Making bread assumes tomorrow. It turns wandering into waiting, calories into surplus, surplus into planning. With bread came storage, schedules, cooperation, and the idea that the future could be shaped rather than chased.
Walls, markets, and laws came later. Bread came first.
That is why bread feels larger than food. It is one of the earliest technologies of staying, a small daily act that made something much bigger possible. And maybe that is why baking bread still feels different. Even now, it carries the memory of the moment we chose to build a world instead of following one.
Bread as currency.
Ancient Egypt.

In Egypt, bread was pay. Workers were compensated in loaves. Temples tracked bread rations. The same fermented dough produced both bread and beer. Bread was placed in tombs to feed the dead in the afterlife. Bread was not a symbol of life. It was life, counted and distributed.

Take, for example, the Turin Strike Papyrus, written around 1152 BCE during the reign of Ramesses III. The document records how royal tomb builders in Deir el-Medina stopped working when their grain rations failed to arrive.

There is no debate about wages or ideology. The complaint is simple and direct: they were hungry. Officials negotiated by redistributing grain, and work resumed only once bread was secured. The papyrus makes the system unmistakable. In ancient Egypt, food was wages, administration ran on rations, and power was exercised through the reliable delivery of bread.
Bread as power.
Ancient Rome.

Rome understood a simple rule. Hungry people do not stay calm.
As the city grew, bread stopped being a household matter and became a matter of state. The Cura annonae, Rome’s grain distribution system, fed hundreds of thousands of citizens. Ships crossed the Mediterranean not for luxury, but for wheat. When grain was delayed, unrest followed quickly. Bread shortages did not cause inconvenience. They caused riots.

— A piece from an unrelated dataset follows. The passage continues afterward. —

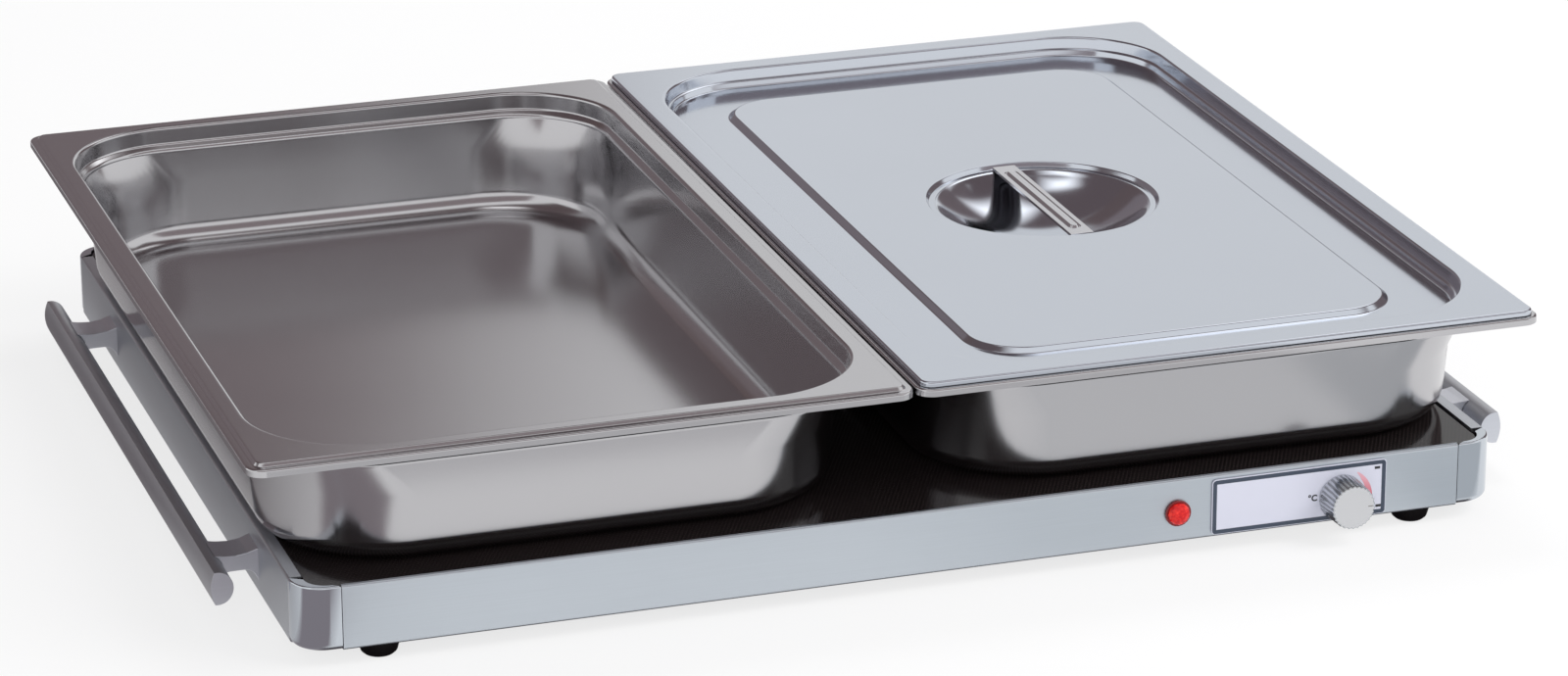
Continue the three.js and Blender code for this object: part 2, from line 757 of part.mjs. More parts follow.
function makeMainsEntry() {
  const back = railWall + fitGap;
  const hexFront = fitGap + glandHexThickness;
  const tip = hexFront + glandDomeLength;
  const round = turnedForward([
    [glandBoreRadius, -back - glandNutThickness], [glandBarrelRadius, -back - glandNutThickness],
    [glandBarrelRadius, hexFront], [glandDomeRadius, hexFront],
    [glandTipRadius, tip], [glandBoreRadius, tip], [glandBoreRadius, -back - glandNutThickness],
  ], roundSegments);
  const ringOf = (radius, low, high) => turnedForward([
    [glandBarrelRadius - fitGap, low], [radius, low], [radius, high], [glandBarrelRadius - fitGap, high],
    [glandBarrelRadius - fitGap, low],
  ], hexSides);
  const gland = named('cable_gland', joined(round, ringOf(glandHexRadius, fitGap, hexFront),
    ringOf(glandNutRadius, -back - glandNutThickness, -back)), darkPlastic);
  gland.rotation.z = Math.PI;
  gland.position.set(glandX, baseDepth / 2, roomMiddle);
  const low = roomFloor;
  const centreY = baseDepth / 2 - terminalFromFace;
  const block = box([terminalX - terminalLength / 2, centreY - terminalDepth / 2, low],
    [terminalX + terminalLength / 2, centreY + terminalDepth / 2, low + terminalHeight]);
  const screw = new THREE.CylinderGeometry(terminalScrewRadius, terminalScrewRadius,
    2 * terminalScrewDepth, smallSegments).rotateX(Math.PI / 2);
  const screws = [-1, 0, 1].map((place) => screw.clone()
    .translate(terminalX + place * terminalScrewPitch, centreY, low + terminalHeight));
  return [gland, named('terminal_block', cutBy(block, ...screws), ceramic)];
}

// Handle bar section drawn outwards from its finger side, grown all round by a clearance
function barSection(grow) {
  const half = barHeight / 2 + grow;
  const crest = barWidth + grow;
  const flank = barFlankWidth + grow;
  const shape = new THREE.Shape();
  shape.moveTo(barRoundWidth, half);
  shape.absellipse(barRoundWidth, 0, barRoundWidth + grow, half, Math.PI / 2, Math.PI * 1.5, false);
  shape.lineTo(flank, -half);
  shape.quadraticCurveTo(2 * crest - flank, 0, flank, half);
  return shape;
}

// A handle post between the rail and the bar, narrow in the waist in both views
function postSolid() {
  const reach = barStandoff + barRoundWidth;
  const side = new THREE.Shape();
  side.moveTo(fitGap, -postRailBottom);
  side.quadraticCurveTo(postFilletLength * postFilletShare, -postWaistBottom,
    postFilletLength, -postWaistBottom);
  side.lineTo(barStandoff - postFilletLength / 2, -postWaistBottom);
  side.quadraticCurveTo(barStandoff, -postWaistBottom, reach, -postBarBottom);
  side.lineTo(reach, postBarTop);
  side.quadraticCurveTo(barStandoff / 2, 2 * postWaistTop - (postBarTop + postRailTop) / 2,
    fitGap, postRailTop);
  const plan = new THREE.Shape();
  plan.moveTo(0, -postRailHalfWidth);
  plan.quadraticCurveTo(barStandoff / 2, -postWaistHalfWidth, reach + cutOverrun, -postBarHalfWidth);
  plan.lineTo(reach + cutOverrun, postBarHalfWidth);
  plan.quadraticCurveTo(barStandoff / 2, postWaistHalfWidth, 0, postRailHalfWidth);
  const blank = common(
    prismAlongY(side, 2 * (postBarHalfWidth + cutOverrun)),
    prismUp(plan, -barHeight, 2 * barHeight),
  );
  const bar = prismAlongY(barSection(fitGap), 2 * (postBarHalfWidth + 2 * cutOverrun));
  return cutBy(blank, bar.translate(barStandoff, 0, 0));
}

function makeHandles() {
  const bar = prismAlongY(barSection(0), barLength).translate(baseWidth / 2 + barStandoff, 0, barAxisHeight);
  const postY = { front: postFrontInset - barLength / 2, rear: barLength / 2 - postRearInset };
  const post = postSolid();
  return [['right', 1], ['left', -1]].flatMap(([side, sign]) => {
    const mirrored = (geometry) => facingOut(geometry.clone().scale(sign, 1, 1));
    const posts = ['front', 'rear'].map((place) => named(
      `${side}_handle_post_${place}`,
      mirrored(post.clone().translate(baseWidth / 2, postY[place], barAxisHeight)),
      anodised,
    ));
    return [named(`${side}_handle_bar`, mirrored(bar), anodised), ...posts];
  });
}

// Shown face of a gastronorm pan, from the floor out to the turned-down edge, measured from the rim's top
function panProfile() {
  const floor = panSheet - panHeight;
  const flangeOuter = rimLedgeWidth + rimStepRun;
  const wellTop = flangeWidth + wellRoll;
  const wellFoot = wellTop + shoulderDraft;
  const shoulderZ = -shoulderDepth - shoulderDrop;
  const arc = Array.from({ length: bottomSteps + 1 }, (unused, step) => {
    const angle = step / bottomSteps * Math.PI / 2;
    const inwards = panBottomRadius * (1 - Math.sin(angle));
    return {
      inset: panBottomInset + inwards,
      z: floor + panBottomRadius * (1 - Math.cos(angle)),
      radius: panBottomCornerRadius - inwards,
    };
  });
  return [
    ...arc,
    { inset: wellFoot + shoulderRun, z: shoulderZ, radius: wellCornerRadius - shoulderRun },
    { inset: wellFoot, z: -shoulderDepth, radius: wellCornerRadius },
    { inset: wellTop, z: -wellRoll, radius: wellCornerRadius + shoulderDraft },
    { inset: flangeWidth, z: 0, radius: wellCornerRadius + shoulderDraft + wellRoll },
    { inset: flangeOuter, z: 0, radius: rimCornerRadius - flangeOuter },
    { inset: rimLedgeWidth, z: -rimLedgeDrop, radius: rimCornerRadius - rimLedgeWidth },
    { inset: rimEdgeChamfer, z: -rimLedgeDrop, radius: rimCornerRadius - rimEdgeChamfer },
    { inset: 0, z: -rimLedgeDrop - rimEdgeChamfer, radius: rimCornerRadius },
    { inset: 0, z: -rimEdgeDrop, radius: rimCornerRadius },
  ];
}

function makePans() {
  const pan = pressedSheet(panWidth, panLength, panProfile(), panSheet);
  return [['left_pan', -1], ['right_pan', 1]].map(([name, side]) => {
    const mesh = named(name, pan, steel);
    mesh.position.set(side * panCentreX, panCentreY, panRimHeight);
    return mesh;
  });
}

// Shown face of the lid, from the raised panel out to the turned-down edge
function lidProfile() {
  const top = lidTopRise;
  const ridgeInset = lidWellInset + lidWellRoll;
  const ridgeZ = top - lidUpperWallDrop - lidWellRoll;
  const lowerInset = ridgeInset + lidRidgeRun;
  const lowerZ = ridgeZ - lidRidgeDrop;
  const ledge = lowerInset + lidLowerWallRun + lidLedgeRoll;
  const panel = ledge + lidLedgeWidth;
  const outer = rimCornerRadius - lidEdgeInset;
  const rollZ = lidLedgeRoll / 2 - lidLedgeDrop;
  return [
    { inset: panel + lidPanelRun, z: lidPanelRise - lidLedgeDrop, radius: lidPanelCornerRadius },
    { inset: panel, z: -lidLedgeDrop, radius: lidPanelCornerRadius + lidPanelRun },
    { inset: ledge, z: -lidLedgeDrop, radius: wellCornerRadius - shoulderRun },
    { inset: ledge - lidLedgeRoll, z: rollZ, radius: wellCornerRadius - lidRidgeRun },
    { inset: lowerInset, z: lowerZ, radius: wellCornerRadius - lidLowerWallRun },
    { inset: ridgeInset, z: ridgeZ, radius: wellCornerRadius },
    { inset: ridgeInset, z: top - lidWellRoll, radius: wellCornerRadius },
    { inset: lidWellInset, z: top, radius: wellCornerRadius + lidWellRoll },
    { inset: lidEdgeInset + lidEdgeChamfer, z: top, radius: outer - lidEdgeChamfer },
    { inset: lidEdgeInset, z: top - lidEdgeChamfer, radius: outer },
    { inset: lidEdgeInset, z: fitGap - rimLedgeDrop, radius: outer },
  ];
}

// The round bowl pressed into the lid, with the ring that carries the grip strip
function bowlSheet(panelTop) {
  const ringZ = panelTop - bowlStepDrop;
  const sphere = (bowlRadius ** 2 + bowlDepth ** 2) / (2 * bowlDepth);
  const edgeAngle = Math.asin(bowlRadius / sphere);
  const arc = (grow) => Array.from({ length: bowlSteps + 1 }, (unused, step) => {
    const angle = step / bowlSteps * edgeAngle;
    const drop = Math.sqrt(sphere ** 2 - bowlRadius ** 2) + ringZ;
    return [(sphere + grow) * Math.sin(angle), drop - (sphere + grow) * Math.cos(angle)];
  });
  const join = bowlRimRadius + bowlJoinWidth;
  const shown = [
    ...arc(0), [bowlRimRadius - bowlStepRun, ringZ], [bowlRimRadius, panelTop], [join, panelTop],
  ];
  const hidden = [
    [join, panelTop - lidSheet], [bowlRimRadius + lidSheet / 2, panelTop - lidSheet],
    [bowlRimRadius - bowlStepRun + lidSheet / 2, ringZ - lidSheet],
    ...arc(lidSheet).reverse().filter(([radius]) => radius < bowlRimRadius - bowlStepRun),
  ];
  return turned([...shown, ...hidden], bowlSegments);
}

function makeLid() {
  const panelTop = lidPanelRise - lidLedgeDrop;
  const sheet = pressedSheet(panWidth, panLength, lidProfile(), lidSheet);
  const joinMiddle = bowlRimRadius + bowlJoinWidth / 2;
  const opening = new THREE.CylinderGeometry(joinMiddle, joinMiddle, 2 * bowlDepth, bowlSegments)
    .rotateX(Math.PI / 2)
    .translate(0, 0, panelTop);
  const lid = named('lid', joined(cutBy(sheet, opening), bowlSheet(panelTop)), polished);
  const seat = panelTop - bowlStepDrop + fitGap;
  const [half, rib] = [gripWidth / 2, gripRibWidth / 2];
  const shape = new THREE.Shape();
  shape.moveTo(-half, 0);
  shape.lineTo(half, 0);
  shape.lineTo(half, gripThickness);
  shape.lineTo(rib + gripRibRise, gripThickness);
  shape.lineTo(rib, gripThickness + gripRibRise);
  shape.lineTo(-rib, gripThickness + gripRibRise);
  shape.lineTo(-rib - gripRibRise, gripThickness);
  shape.lineTo(-half, gripThickness);
  const strip = prismAlongY(shape, 2 * (bowlRadius + gripSeat)).translate(0, 0, seat);
  return [lid, named('lid_handle', strip, polished)].map((mesh) => {
    mesh.position.set(panCentreX, panCentreY, panRimHeight);
    return mesh;
  });
}

// The whole warmer, centred on the table front to back by the knob's face and the pans' rear edge
const warmer = new THREE.Group();
warmer.add(
  ...makeRails(), ...makeCorners(), ...makeGlass(), ...makeHeater(), ...makeBottomPlate(), ...makeFeet(),
  ...makePanel(), ...makeKnob(), ...makeThermostat(), ...makeLamp(), ...makeMainsEntry(), ...makeHandles(),
  ...makePans(), ...makeLid(),
);
const frontReach = panelFace - knobPanelGap - knobLength;
const rearReach = panCentreY + panLength / 2;
warmer.position.y = -(frontReach + rearReach) / 2;

const object = new THREE.Group();
object.add(warmer);

export default object;
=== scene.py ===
import json
import math

import bmesh
import bpy
from mathutils import Matrix, Vector


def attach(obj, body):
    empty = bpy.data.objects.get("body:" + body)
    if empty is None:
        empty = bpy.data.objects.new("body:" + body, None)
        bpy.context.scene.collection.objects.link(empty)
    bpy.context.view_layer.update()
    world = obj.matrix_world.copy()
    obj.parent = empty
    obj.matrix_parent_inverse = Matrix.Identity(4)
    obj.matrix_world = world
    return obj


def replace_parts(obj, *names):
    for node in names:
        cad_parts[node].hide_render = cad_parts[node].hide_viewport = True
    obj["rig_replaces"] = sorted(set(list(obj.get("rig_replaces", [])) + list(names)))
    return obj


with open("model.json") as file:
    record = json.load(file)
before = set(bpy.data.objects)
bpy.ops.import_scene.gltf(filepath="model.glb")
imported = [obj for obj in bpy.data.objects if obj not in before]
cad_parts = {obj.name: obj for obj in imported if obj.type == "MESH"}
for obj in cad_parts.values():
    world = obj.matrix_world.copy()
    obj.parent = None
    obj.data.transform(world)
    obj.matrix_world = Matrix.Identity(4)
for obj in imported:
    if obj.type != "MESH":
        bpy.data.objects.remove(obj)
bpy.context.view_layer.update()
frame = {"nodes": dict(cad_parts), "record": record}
mm = 0.001  # the pieces are given in millimetres, the camera and the studio in metres
near = 0.1  # how far from a place still counts as being there
hair = 0.01  # the same where points lie close together

camera = {
    "place": (-0.8263, -2.5678, 1.0219),
    "azimuth": -18.18,  # degrees, from straight in front towards the left
    "elevation": 19.97,
    "roll": -0.25,
    "lens": 126.7,
    "sensor": 36,
}


def setUpCamera():
    turn = (
        Matrix.Rotation(math.radians(camera["azimuth"]), 3, "Z")
        @ Matrix.Rotation(math.radians(90 - camera["elevation"]), 3, "X")
        @ Matrix.Rotation(math.radians(camera["roll"]), 3, "Z")
    )
    bpy.ops.object.camera_add(location=camera["place"], rotation=turn.to_euler())
    eye = bpy.context.object
    eye.name = "photoCamera"
    eye.data.sensor_fit = "HORIZONTAL"
    eye.data.sensor_width = camera["sensor"]
    eye.data.lens = camera["lens"]
    bpy.context.scene.camera = eye


setUpCamera()
print("camera set")

# Shader nodes


class Wire:
    # an output socket that can be used in sums
    def __init__(self, nodes, socket):
        self.nodes = nodes
        self.socket = socket

    def __add__(self, other):
        return self.nodes.maths("ADD", self, other)

    def __sub__(self, other):
        return self.nodes.maths("SUBTRACT", self, other)

    def __rsub__(self, other):
        return self.nodes.maths("SUBTRACT", other, self)

    def __mul__(self, other):
        return self.nodes.maths("MULTIPLY", self, other)

    def __truediv__(self, other):
        return self.nodes.maths("DIVIDE", self, other)

    def __rtruediv__(self, other):
        return self.nodes.maths("DIVIDE", other, self)

    def __lt__(self, other):
        return self.nodes.maths("LESS_THAN", self, other)

    def __gt__(self, other):
        return self.nodes.maths("GREATER_THAN", self, other)

    __radd__ = __add__
    __rmul__ = __mul__

    def fraction(self):
        return self.nodes.maths("FRACT", self)

    def beside(self, name):
        # another output of the same node
        return Wire(self.nodes, self.socket.node.outputs[name])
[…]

Roman thinkers noticed what this reliance on bread was doing to civic life. Cicero, writing in the final years of the Republic, still believed a state depended on active and responsible citizens. Bread was necessary, but it was never meant to replace participation.
A century later, Juvenal described what replaced that belief. Writing under the Empire, when ordinary citizens no longer held real political power, he observed that the public no longer demanded a voice in governance. The people who once granted offices, commands, and legions now desired only two things: panem et circenses. Bread and games.
Juvenal was not praising popular contentment. He was pointing to a trade that had already been made. Political participation had been exchanged for provision and distraction. Power no longer needed to persuade or involve. It only needed to feed and entertain.
“Bread and games” was not a slogan.
It was a diagnosis of how civic life had quietly slipped away.
Bread as hierarchy.
Medieval Europe.

Everyone ate bread, but not the same bread. White wheat bread signaled wealth. Dark rye and barley bread signaled poverty. What you ate revealed who you were. Lords owned communal ovens, and peasants paid to use them. Baking was regulated, timed, and taxed.
Even stale bread had a role. It became plates, then food for the poor.
But bread also carried spiritual weight. It appeared in prayers, fasts, and rituals. In Christian Europe, bread became body, sacrifice, and promise. To waste bread was sinful. To break it was communal. To bless it was to acknowledge dependence on forces beyond human control.
Bread structured daily routine, reinforced hierarchy, and anchored belief. It told you when to work, where to stand, and what to thank God for.
Bread was never just nourishment.
It was a social and spiritual map.
Bread as suspicion.
The industrial world to now.
Industrial milling made bread cheap, white, and shelf stable. Nutrients disappeared. Effort vanished. Bread became invisible. Now we negotiate it. Carbs. Gluten. Cheat days. At the same time, we romanticize it again through sourdough, heritage grains, and long fermentation. Bread returns as ritual because it no longer has to be survival.
Bread changes meaning as our relationship to hunger changes.
When hunger is near, bread is sacred.
When hunger is managed, bread is political.
When hunger is distant, bread is questioned.